Common mistakes (and how to avoid them)

Mistake 1: Turning Stoicism into quotes-only

Stoic quotations can inspire you, but they don’t change you by themselves.

Fix: Use the quote to choose an action. Ask, “What would this look like in behavior today?”

Mistake 2: Using the routine only when you’re already calm

The practice matters most when you’re stressed, angry, anxious, or tempted.

Fix: Do it daily, not just on “good days.” Consistency builds the floor you stand on.

Mistake 3: Trying to control outcomes

You can do everything right and still not get the result you want.

Fix: Track effort and integrity, not applause.

Mistake 4: Making it too complicated

If it needs the perfect journal, the perfect time, and 30 minutes, it won’t survive real life.

Fix: Keep it small. Keep it repeatable.

What to track (simple metrics that build discipline)

You don’t need fancy tools. Track these three things for two weeks:

  • Consistency: Did I do my 5-minute daily Stoic practice today? (yes/no)
  • Reactivity: How many times did I catch myself before snapping, scrolling, or spiraling? (count)
  • Follow-through: Did I do my one proving action? (yes/no)
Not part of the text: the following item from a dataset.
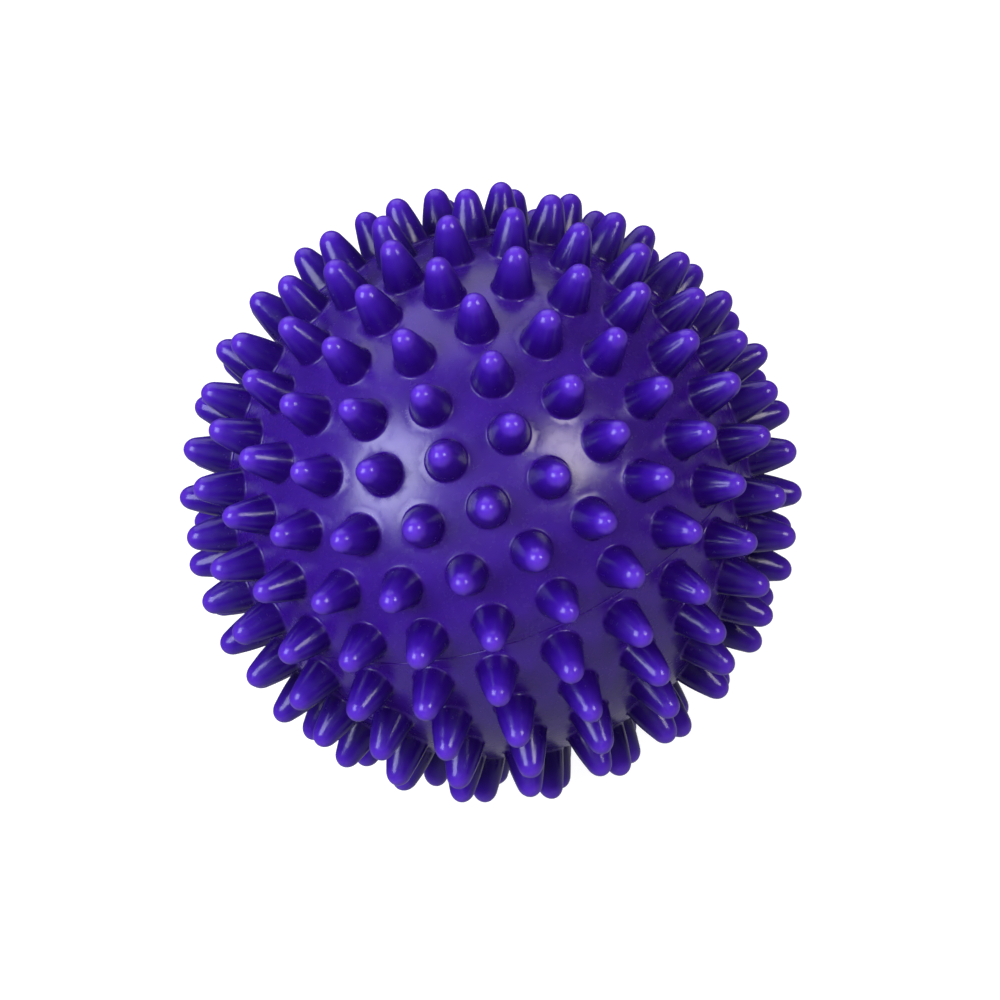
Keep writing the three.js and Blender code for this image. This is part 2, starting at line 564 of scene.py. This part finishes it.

If you want one bonus metric:

Trigger pattern: What time and situation knocks me off course most often?

Awareness is leverage.

How MDDText helps you stay consistent (without an app)

Most people don’t need more information—they need a daily cue that pulls them back to center.
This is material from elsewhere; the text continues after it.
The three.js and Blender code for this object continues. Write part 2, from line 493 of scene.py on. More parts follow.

That’s why we built My Daily Dose Text: a daily stoic wisdom text message subscription that delivers one bite-sized, practical Stoic insight in under a minute. No app. No fluff. Just a steady prompt to practice.
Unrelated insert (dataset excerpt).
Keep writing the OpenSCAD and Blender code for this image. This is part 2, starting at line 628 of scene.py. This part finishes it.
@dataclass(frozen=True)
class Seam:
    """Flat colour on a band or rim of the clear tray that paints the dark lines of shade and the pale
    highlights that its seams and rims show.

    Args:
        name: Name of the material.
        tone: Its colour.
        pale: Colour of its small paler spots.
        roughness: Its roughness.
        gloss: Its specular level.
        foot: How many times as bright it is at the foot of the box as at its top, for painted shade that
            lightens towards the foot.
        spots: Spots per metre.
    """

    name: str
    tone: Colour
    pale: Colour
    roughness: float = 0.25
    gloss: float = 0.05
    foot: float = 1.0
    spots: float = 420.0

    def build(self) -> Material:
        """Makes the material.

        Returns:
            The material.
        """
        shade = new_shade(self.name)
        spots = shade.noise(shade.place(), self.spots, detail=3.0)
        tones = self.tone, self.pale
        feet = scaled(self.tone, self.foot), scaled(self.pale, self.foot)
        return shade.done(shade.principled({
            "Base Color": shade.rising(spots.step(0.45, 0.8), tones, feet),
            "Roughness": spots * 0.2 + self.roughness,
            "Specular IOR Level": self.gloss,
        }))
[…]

If you want a simple way to support your daily Stoic practice, you can start here:

Homepage: https://mddtext.com/

The point isn’t to feel calm. It’s to act with control.

A daily Stoic practice isn’t about chasing a mood. It’s about building a standard: you respond on purpose, you do the work, and you keep your word—especially when it’s hard.

Try the 5-minute routine for the next 7 days. Keep it simple. Keep it honest. And when you drift (you will), just return to what’s controllable and take the next clean action.